Çocuğumla nasıl ilişki kurmalıyım? 

Eğer şu saniye bilseydiniz ki, işyerinde kendinizi gösteremiyor olma sebebinizde annenizin izi var. Ya da her yeni başlayan ilişkinin ardından içinize dolan ‘ya beni bırakıp giderse’ şüphelerinin altında babanızın imzası var. Nasıl hissederdiniz?

Ebeveyn olmak demek çocukların hayatında değişmesi çok zor olan yeni pencereler inşa etmek demektir. Sizin, onun küçük bedeninden dünyayı görüp algılayacağı manzarada oldukça büyük bir payınız var. Öyle ki günlük hayatta, olumlu ve olumsuz yönde verdiğimiz çoğu kararda ailemizin çizdiği o çerçeve etkili oluyor. Erken çocukluk dönemi tahmin edilenden daha fazla etkiliyor! Bu yüzden önce şu soruyu cevaplamanızı istiyorum: Çocuğumun hayatını nasıl etkilediğimin gerçekten farkında mıyım?

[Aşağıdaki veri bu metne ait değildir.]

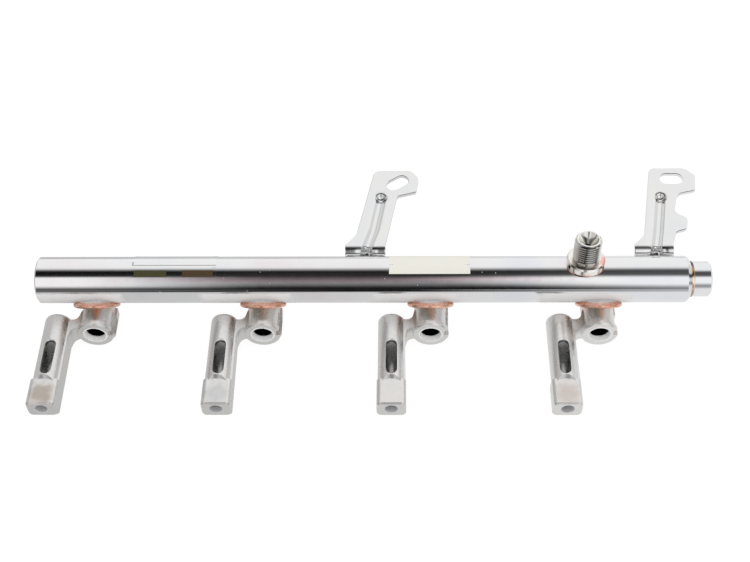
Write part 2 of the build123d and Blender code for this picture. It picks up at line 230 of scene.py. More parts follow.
def makeDustSpecks():  # round specks in some cells of a loose pattern
    group, gin, gout = newGroup(
        "dustSpecks",
        [("Vector", "NodeSocketVector", None), ("Scale", "NodeSocketFloat", 500.0),
         ("Size", "NodeSocketFloat", 0.12), ("Share", "NodeSocketFloat", 0.2)],
        [("Mask", "NodeSocketFloat")],
    )
    cells = group.nodes.new("ShaderNodeTexVoronoi")
    group.links.new(gin.outputs["Vector"], cells.inputs["Vector"])
    group.links.new(gin.outputs["Scale"], cells.inputs["Scale"])
    dot = mathNode(group, "LESS_THAN", cells.outputs["Distance"], gin.outputs["Size"])
    split = group.nodes.new("ShaderNodeSeparateColor")
    group.links.new(cells.outputs["Color"], split.inputs[0])
    some = mathNode(group, "LESS_THAN", split.outputs[0], gin.outputs["Share"])
    group.links.new(mathNode(group, "MULTIPLY", dot, some), gout.inputs["Mask"])
    return group


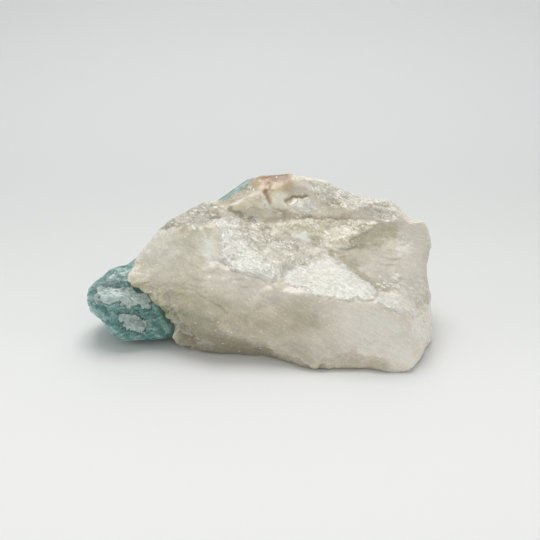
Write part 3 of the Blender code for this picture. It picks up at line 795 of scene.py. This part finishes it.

Çocuk ve ebeveyn ilişkisi çok önemlidir ve çocukluk yaşantıları yetişkinlik yaşantısının temelini oluşturmaktadır. Erken çocukluk dönemi olarak bilinen özellikle 0-6 yaş arasında karşılanmayan temel duygusal ihtiyaçlar ve olumsuz yaşantılar sonucunda, bireylerin hayatlarını şekillendiren ve yetişkinlik yaşamını etkileyen şemalar oluşmaktadır. Şemalar, insanların zihinsel olarak kesin ve değişmez olarak algıladıkları durumları ve çıkarımları ifade eden oldukça kapsamlı ve önemli bir kavramdır. Bu yazıda şema terapiyi ele alıyor olmayacağım. Teorik yönüyle ilgilenenler kaynak önerilerimi yazının sonunda bulabilirler.

Şemaları teorik yanını bir kenara bırakarak en kısa ve yalın haliyle söyle tanımlayabiliriz. Bireylerin hep bir kısır döngüde kaldıklarını hissettikleri, evrensel ortak problemler ve bu problemlerin altında yatan temel ihtiyaçlardır. Bu karşılanmayan ihtiyaçlar kişinin çocukluk hayatında ona işlevsellik kazandırmış olmasına rağmen yetişkinlik hayatında kişiler arası ilişkilerini, uyumlarını bozan sorun alanlarının oluşmasına neden olur.